Selain itu ada juga beberapa akibat dari dilarangnya menangis, di antaranya: tingkat kepercayaan dirinya menjadi rendah, merasa ragu untuk bergantung dan bercerita dengan orang lain, sering menyalahkan diri sendiri, mengabaikan kesehatan mentalnya, sulit berempati dengan orang lain, memiliki hati yang kosong, dan menganggap bahwa menumpahkan atau meluapkan perasaan sebagai suatu hal yang menjijikan dan memalukan.

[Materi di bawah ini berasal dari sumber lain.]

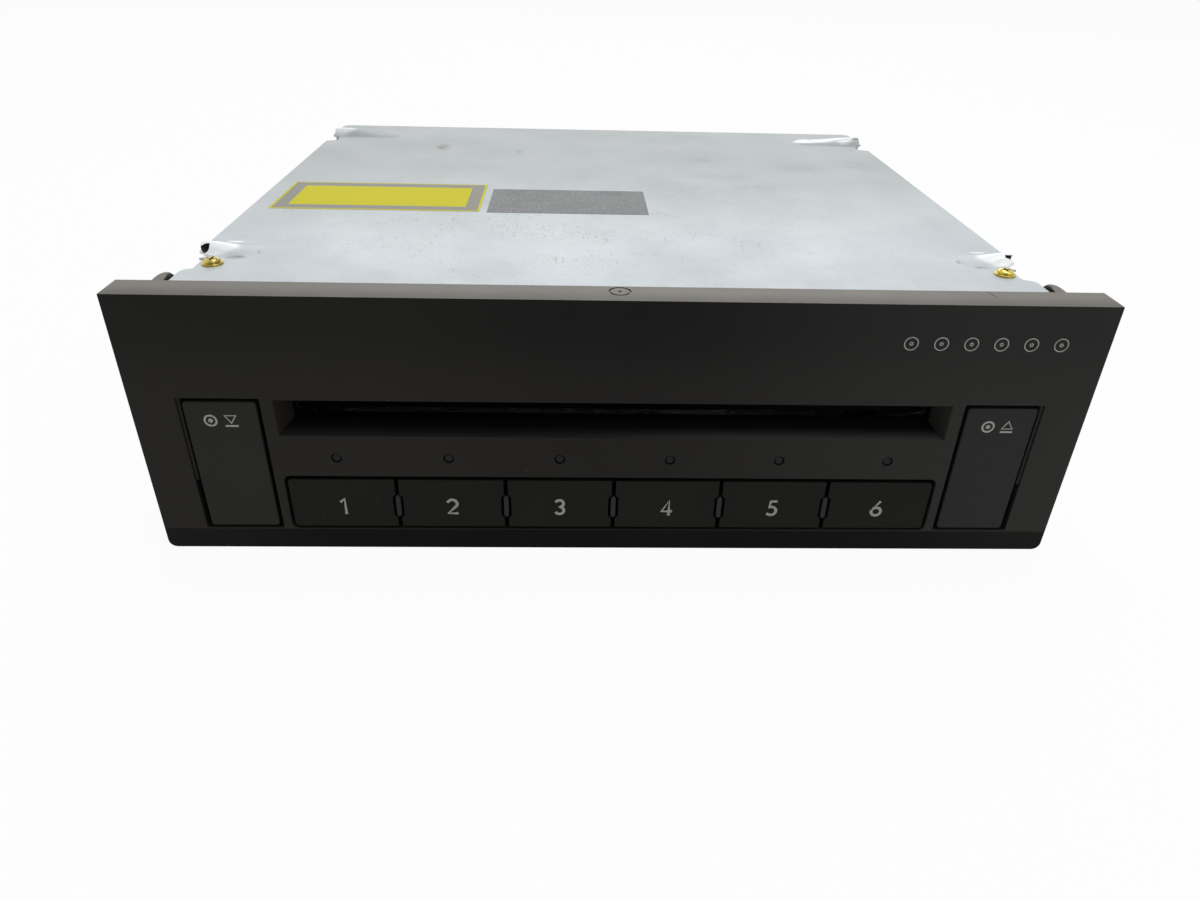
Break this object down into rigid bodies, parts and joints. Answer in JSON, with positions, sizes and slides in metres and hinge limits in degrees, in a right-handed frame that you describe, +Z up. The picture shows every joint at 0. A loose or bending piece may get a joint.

Menangis merupakan hak setiap orang untuk meluapkan ekspresi dan emosi dalam dirinya, tidak boleh dibedakan hak tersebut antara laki-laki maupun perempuan. Jadi, mulai sekarang jangan pernah menganggap banwa laki-laki yang menangis adalah laki-laki yang tidak gentle dan dianggap lemah. Bagi anak laki-laki, luapkan saja emosi yang ada dalam hati, karena menangis adalah cara untuk mengungkapkan emosi dan ekspresi yang bermanfaat bagi kesehatan psikologis.
Sumber:
- Aqmarina, F. N. (2007). Makna Menangis dalam Self-Awareness dalam Religiusitas. Skripsi, 22.Fakultas Psikologi. Psikologi. Universitas Islam Negri Syarif Hidayatullah. Jakarta
- Prof. Dr. Hj. Eti Nurhayati, M. (2018, edisi 2). Psikologi Perempuan dalam berbagai Perspektif. Yogyakarta: Pustaka Pelajar.